- PROBLEM REQUIREMENTS -
Restate the span of lines that starts with the line containing "piece('arm_tube', armTube(), bluePaint);" and ends with the line containing "for node in", word for word, including both, with nothing else.

------------

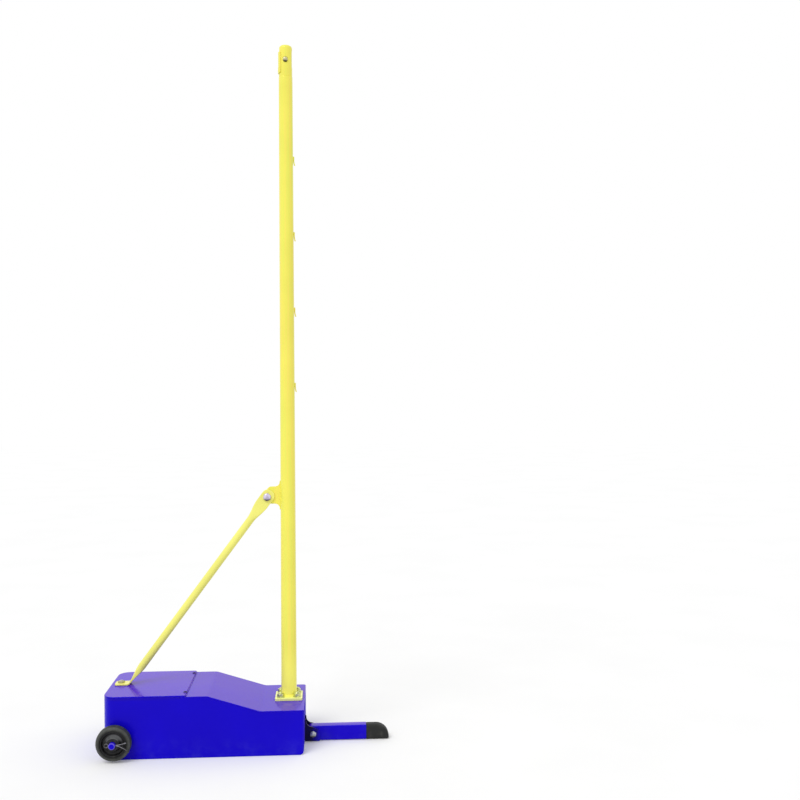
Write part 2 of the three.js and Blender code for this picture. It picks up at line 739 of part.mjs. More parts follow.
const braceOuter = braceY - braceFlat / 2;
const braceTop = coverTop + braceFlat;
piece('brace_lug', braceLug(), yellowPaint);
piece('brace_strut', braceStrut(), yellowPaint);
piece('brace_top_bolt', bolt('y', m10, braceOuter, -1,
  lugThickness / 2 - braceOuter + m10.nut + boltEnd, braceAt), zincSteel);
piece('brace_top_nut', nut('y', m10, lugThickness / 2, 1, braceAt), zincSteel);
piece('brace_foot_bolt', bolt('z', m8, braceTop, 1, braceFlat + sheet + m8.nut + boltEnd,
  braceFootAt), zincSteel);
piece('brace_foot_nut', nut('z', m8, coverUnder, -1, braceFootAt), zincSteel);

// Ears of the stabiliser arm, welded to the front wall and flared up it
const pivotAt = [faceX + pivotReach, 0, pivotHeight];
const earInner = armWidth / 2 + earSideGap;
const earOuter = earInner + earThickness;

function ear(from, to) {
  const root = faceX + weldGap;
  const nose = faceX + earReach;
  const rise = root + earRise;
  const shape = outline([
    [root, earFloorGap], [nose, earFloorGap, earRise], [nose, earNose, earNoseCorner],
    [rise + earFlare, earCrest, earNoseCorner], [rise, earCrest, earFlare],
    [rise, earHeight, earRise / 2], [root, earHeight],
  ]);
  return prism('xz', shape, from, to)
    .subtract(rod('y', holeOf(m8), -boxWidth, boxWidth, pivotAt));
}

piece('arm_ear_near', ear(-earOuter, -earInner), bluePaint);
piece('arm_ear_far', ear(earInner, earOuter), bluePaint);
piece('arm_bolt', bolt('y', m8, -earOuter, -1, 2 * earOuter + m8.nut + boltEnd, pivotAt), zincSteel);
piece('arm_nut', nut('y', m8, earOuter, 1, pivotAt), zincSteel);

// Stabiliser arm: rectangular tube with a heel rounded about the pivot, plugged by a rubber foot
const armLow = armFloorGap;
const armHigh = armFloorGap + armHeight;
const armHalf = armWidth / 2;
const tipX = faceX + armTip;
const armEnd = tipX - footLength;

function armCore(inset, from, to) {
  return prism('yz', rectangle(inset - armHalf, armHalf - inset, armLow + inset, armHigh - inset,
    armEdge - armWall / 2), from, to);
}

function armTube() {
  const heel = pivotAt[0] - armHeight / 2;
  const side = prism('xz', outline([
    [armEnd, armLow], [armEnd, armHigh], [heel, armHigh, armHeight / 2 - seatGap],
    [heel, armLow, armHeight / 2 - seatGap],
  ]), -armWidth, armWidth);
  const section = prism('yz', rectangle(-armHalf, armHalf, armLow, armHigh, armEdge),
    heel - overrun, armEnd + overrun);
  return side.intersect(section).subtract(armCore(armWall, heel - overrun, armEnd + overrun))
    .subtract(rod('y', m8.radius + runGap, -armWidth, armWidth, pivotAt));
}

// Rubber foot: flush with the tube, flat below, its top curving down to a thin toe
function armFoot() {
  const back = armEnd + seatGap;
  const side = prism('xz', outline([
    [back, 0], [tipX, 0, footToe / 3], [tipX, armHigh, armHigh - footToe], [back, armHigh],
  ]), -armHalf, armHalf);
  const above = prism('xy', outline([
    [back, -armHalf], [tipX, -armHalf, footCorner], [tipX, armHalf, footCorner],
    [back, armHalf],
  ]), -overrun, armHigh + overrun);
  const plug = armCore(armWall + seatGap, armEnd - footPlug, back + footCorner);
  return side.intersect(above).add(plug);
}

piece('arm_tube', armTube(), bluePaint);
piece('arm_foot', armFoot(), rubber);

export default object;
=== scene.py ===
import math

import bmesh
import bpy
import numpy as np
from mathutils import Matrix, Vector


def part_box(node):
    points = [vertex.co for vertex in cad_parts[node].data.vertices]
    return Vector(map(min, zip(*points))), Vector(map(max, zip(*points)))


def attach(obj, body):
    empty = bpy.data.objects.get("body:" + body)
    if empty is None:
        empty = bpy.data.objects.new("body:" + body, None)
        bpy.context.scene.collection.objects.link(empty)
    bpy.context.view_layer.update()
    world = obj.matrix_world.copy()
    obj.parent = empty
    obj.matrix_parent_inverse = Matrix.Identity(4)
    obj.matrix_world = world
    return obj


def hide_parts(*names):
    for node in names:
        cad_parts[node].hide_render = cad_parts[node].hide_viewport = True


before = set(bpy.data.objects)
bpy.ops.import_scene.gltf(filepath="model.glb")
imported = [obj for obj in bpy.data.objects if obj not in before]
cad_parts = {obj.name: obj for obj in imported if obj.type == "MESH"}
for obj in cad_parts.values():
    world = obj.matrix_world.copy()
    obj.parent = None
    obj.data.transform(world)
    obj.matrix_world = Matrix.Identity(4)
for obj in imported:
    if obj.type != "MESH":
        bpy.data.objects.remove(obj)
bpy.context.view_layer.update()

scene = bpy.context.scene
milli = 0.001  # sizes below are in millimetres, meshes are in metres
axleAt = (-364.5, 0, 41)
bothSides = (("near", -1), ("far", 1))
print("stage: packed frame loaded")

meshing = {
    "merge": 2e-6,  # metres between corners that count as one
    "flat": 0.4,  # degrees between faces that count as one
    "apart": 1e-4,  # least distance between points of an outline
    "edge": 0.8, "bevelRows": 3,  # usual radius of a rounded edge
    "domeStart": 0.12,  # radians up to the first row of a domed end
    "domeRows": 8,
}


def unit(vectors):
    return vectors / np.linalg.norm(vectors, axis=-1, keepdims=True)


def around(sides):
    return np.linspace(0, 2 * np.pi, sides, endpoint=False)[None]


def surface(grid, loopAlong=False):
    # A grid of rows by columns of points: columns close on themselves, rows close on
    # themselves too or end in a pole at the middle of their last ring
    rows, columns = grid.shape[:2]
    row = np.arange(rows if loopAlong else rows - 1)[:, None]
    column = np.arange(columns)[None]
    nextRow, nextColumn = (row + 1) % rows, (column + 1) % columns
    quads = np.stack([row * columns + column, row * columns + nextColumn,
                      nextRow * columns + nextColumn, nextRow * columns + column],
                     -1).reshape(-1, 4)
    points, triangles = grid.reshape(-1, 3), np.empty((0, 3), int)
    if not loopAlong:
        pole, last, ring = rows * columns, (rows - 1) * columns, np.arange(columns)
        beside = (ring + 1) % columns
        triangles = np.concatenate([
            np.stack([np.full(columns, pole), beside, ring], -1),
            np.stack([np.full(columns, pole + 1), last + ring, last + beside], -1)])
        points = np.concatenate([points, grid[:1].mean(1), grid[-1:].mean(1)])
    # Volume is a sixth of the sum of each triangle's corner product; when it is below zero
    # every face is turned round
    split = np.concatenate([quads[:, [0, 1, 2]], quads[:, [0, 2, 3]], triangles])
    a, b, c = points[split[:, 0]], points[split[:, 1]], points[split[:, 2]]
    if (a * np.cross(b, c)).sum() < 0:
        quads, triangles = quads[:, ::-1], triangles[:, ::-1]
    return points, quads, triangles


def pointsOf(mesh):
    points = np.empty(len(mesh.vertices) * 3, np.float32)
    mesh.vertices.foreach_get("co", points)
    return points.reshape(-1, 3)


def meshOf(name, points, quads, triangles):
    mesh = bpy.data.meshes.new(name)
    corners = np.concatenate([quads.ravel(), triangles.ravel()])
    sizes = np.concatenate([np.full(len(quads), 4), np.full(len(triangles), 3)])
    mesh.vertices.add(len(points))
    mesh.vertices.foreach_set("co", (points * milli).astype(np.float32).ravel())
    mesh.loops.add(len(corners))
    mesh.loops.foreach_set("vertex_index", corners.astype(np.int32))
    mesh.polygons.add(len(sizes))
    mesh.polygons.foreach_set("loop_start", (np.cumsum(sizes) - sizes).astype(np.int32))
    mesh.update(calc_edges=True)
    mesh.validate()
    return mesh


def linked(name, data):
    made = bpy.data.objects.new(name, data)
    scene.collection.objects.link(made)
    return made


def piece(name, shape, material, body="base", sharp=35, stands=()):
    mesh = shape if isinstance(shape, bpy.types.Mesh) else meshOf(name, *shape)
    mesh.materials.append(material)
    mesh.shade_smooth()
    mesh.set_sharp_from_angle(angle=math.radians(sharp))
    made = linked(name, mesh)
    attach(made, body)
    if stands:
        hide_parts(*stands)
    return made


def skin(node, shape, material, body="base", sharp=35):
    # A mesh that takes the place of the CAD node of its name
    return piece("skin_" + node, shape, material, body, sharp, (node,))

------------

- EXERCISE SOLUTION -
piece('arm_tube', armTube(), bluePaint);
piece('arm_foot', armFoot(), rubber);

export default object;
=== scene.py ===
import math

import bmesh
import bpy
import numpy as np
from mathutils import Matrix, Vector


def part_box(node):
    points = [vertex.co for vertex in cad_parts[node].data.vertices]
    return Vector(map(min, zip(*points))), Vector(map(max, zip(*points)))


def attach(obj, body):
    empty = bpy.data.objects.get("body:" + body)
    if empty is None:
        empty = bpy.data.objects.new("body:" + body, None)
        bpy.context.scene.collection.objects.link(empty)
    bpy.context.view_layer.update()
    world = obj.matrix_world.copy()
    obj.parent = empty
    obj.matrix_parent_inverse = Matrix.Identity(4)
    obj.matrix_world = world
    return obj


def hide_parts(*names):
    for node in names:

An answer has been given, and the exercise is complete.